The regulatory agencies and authorities that are otherwise very, very quick in acting against critics of the government … they have been rather tardy in looking into the allegations made against the Adani Group.
This is what I think should be done. This is irrespective of what the Supreme Court committee does or does not do.
The second part of your question. The messages are very loud and they are very clear. Spokespersons of the government, Mr Gautam Adani, all claim they believe in the freedom of expression, all claim we respect press freedom. Now the question would be the 84th question, raised in the Hindenburg report, about me. And the response from the Adani Group is that the judge has done what it had to do. What it fails to mention, is that this pertains to a certain case, a criminal defamation case relating to an article on Adani, on Adani Power.

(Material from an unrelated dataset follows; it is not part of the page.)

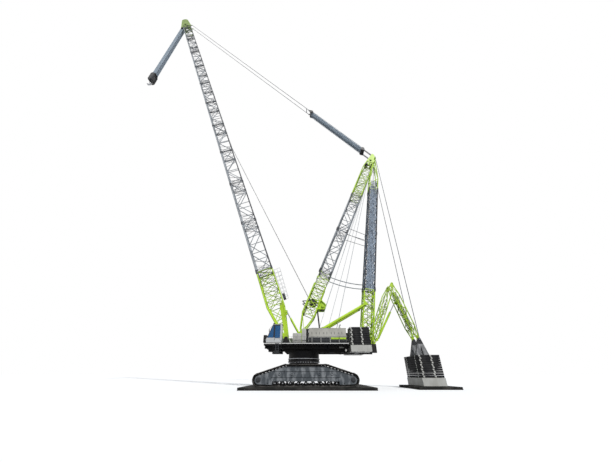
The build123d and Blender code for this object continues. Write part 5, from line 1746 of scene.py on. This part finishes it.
@dataclass
class Machinery(Assembly):
    """Winches, sheaves, tackle blocks, cylinders and the hook.

    Attributes:
        drum_z: Height of the deck winches' drums.
        winch_along: Where the mast winch's drums lie along the mast.
        winch_side: Distance of its brackets from the middle.
        mast_pins: Place along and rear, and sheave radius, of each pin in the mast head.
        sheaves: Count of sheaves on each.
        guards: Count of rope guards at the boom head.
        head_pin: Place along and rear of the pin they lie round.
    """

    drum_z: float = 713.0
    winch_along: float = 560.0
    winch_side: float = 104.0
    mast_pins: tuple[tuple[float, float, float], ...] = ((4400.0, -60.0, 42.0), (4420.0, 66.0, 34.0))
    sheaves: int = 5
    guards: int = 9
    head_pin: Flat = (13560.0, -205.0)

    def dress(self) -> None:
        """Paints the CAD nodes and adds rope layers, drums, motors and sheaves."""
        self.paint(Paint.DARK, "tackle_rear_block", "tackle_front_block", "hook_block", "head_sheaves")
        self.paint(Paint.BARE, "backstop_rods", "guide_rod", "hook")
        self.paint(Paint.PENDANT, "boom_pendants", "ballast_pendants")
        self.paint(Paint.LIME, "guide_barrel", "deck_winches", "mast_winch", "backstop_barrels")
        self.dress_winches()
        self.dress_mast_head()
        self.dress_boom_head()
        self.dress_hook_block()

    def dress_winches(self) -> None:
        """Adds rope, motors, frames and brackets of the deck and mast winches."""
        drums, wraps, motor, frame = Shape(), Shape(), Shape(), Shape()
        axis = Vector((0, 1, 0))
        for x in DRUMS_X:
            drum = Vector((x, 0, self.drum_z))
            rope_layer(wraps, drum, 56, 90)
            for way in (-1, 1):
                motor.tube(drum + axis * (way * 110), drum + axis * (way * 146), 30, 24)
                motor.tube(drum + axis * (way * 146), drum + axis * (way * 166), 18, 18)
        behind, inside = MAST.at(self.winch_along, 190), MAST.at(self.winch_along, 0)
        rope_layer(wraps, behind, 50, 78)
        rope_layer(wraps, inside, 46, 88)
        cheek = [(90, 14), (90, 62), (96, 62), (96, 34), (118, 30), (118, CLOSED), (90, CLOSED)]
        corners = ((470, 112), (520, 232), (600, 232), (650, 112))
        bracket = (*zip(corners, corners[1:]), ((500, -112), (650, 112)))
        arms = (((560, -60), (500, -190)), ((500, -190), (470, -112)), ((640, -112), (560, 112)))
        for way in (-1, 1):
            motor.tube(behind + axis * (way * 93), behind + axis * (way * 122), 26, 24)
            drums.lathe(inside, axis * way, cheek, 36)
            side = way * self.winch_side
            for start, end in bracket:
                frame.tube(MAST.at(*start, side), MAST.at(*end, side), 9, 12)
            for start, end in arms:
                drums.tube(MAST.at(*start, side), MAST.at(*end, side), 8, 12)
        drums.tube(inside - axis * 90, inside + axis * 90, 40, 28)
        for side in (-92, 92):
            drums.tube(MAST.at(470, 120, side), Vector((-292, side, 700)), 7.5, 14)
            drums.tube(MAST.at(470, -80, side), MAST.at(300, -90, side), 7.5, 14)
        self.add(drums, "mast_winch_frames", Paint.DARK, "upper", 0.6)
        self.add(frame, "mast_winch_brackets", Paint.LIME, "upper")
        self.add(wraps, "drum_ropes", Paint.SHADE, "upper")
        self.add(motor, "winch_motors", Paint.LIME, "upper", 0.8)

    def dress_mast_head(self) -> None:
        """Adds the sheaves in the mast head and their pins."""
        top = Shape()
        for k in range(self.sheaves):
            for along, rear, radius in self.mast_pins:
                sheave(top, MAST.at(along, rear, -48 + 24 * k), radius, 15, 12)
        for along, rear, _ in self.mast_pins:
            top.tube(MAST.at(along, rear, -106), MAST.at(along, rear, 106), 11.5, 18)
        self.add(top, "mast_sheaves", Paint.DARK, "upper")

    def dress_boom_head(self) -> None:
        """Adds rope guards and bearing rings at the boom head."""
        guard = Shape()
        pin = BOOM.at(*self.head_pin)
        ring = [(76, 16), (76, 58), (82, 58), (82, 30), (100, 26), (100, 16)]
        for way in (-1, 1):
            for k in range(self.guards):
                turn = radians(118 + 24 * k)
                spot = pin + Vector((cos(turn) * 69, way * 78, sin(turn) * 69))
                guard.tube(spot, spot + Vector((0, way * 10, 0)), 4.5, 8)
            guard.lathe(pin, Vector((0, way, 0)), ring, 32)
        self.add(guard, "hoist_sheave_guards", Paint.DARK, "boom")

    def dress_hook_block(self) -> None:
        """Adds the housing between the cheeks of the hook block and the bands on them."""
        housing = Shape().box((HOOK_X - 52, -69, 9060), (HOOK_X + 52, 69, 9292))
        self.add(housing, "hook_block_housing", Paint.DARK, "hook_block", 3.0)
        band = Shape()
        for way in (-1, 1):
            low, high = span(way, 102, 104)
            for k in range(3):
                corners = [(x + 34 * k, z) for x, z in ((-50, 9100), (-36, 9100), (-20, 9160), (-34, 9160))]
                band.prism([Vector((HOOK_X + x, low, z)) for x, z in corners], Vector((0, high - low, 0)))
        self.add(band, "hook_block_bands", Paint.LIME, "hook_block")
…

On the bigger issue of press freedom, I personally believe that media freedom today is under greater threat than ever before, certainly since the mid-1970s. To be precise, the period between July 1975 and January 1977 when the government of Indira Gandhi imposed an emergency.
And when they act against people like me — I am a privileged journalist, I speak to you in English, I don’t have to worry where my next meal comes from and whether or not there is a roof over my head — imagine the plight of journalists who work in remote areas, rural areas. Who have been threatened, who have been put behind bars. Imagine their plight.
These kinds of legal actions are what you call SLAPPS, or Strategic Litigation Against Public Participation. The idea is to send a message to everybody else. It has a chilling effect. It sends a message that if they can do it to a 67-year-old person like me with 45 years of work experience, who has worked in some of the leading media organisations in the country, it can happen to anybody.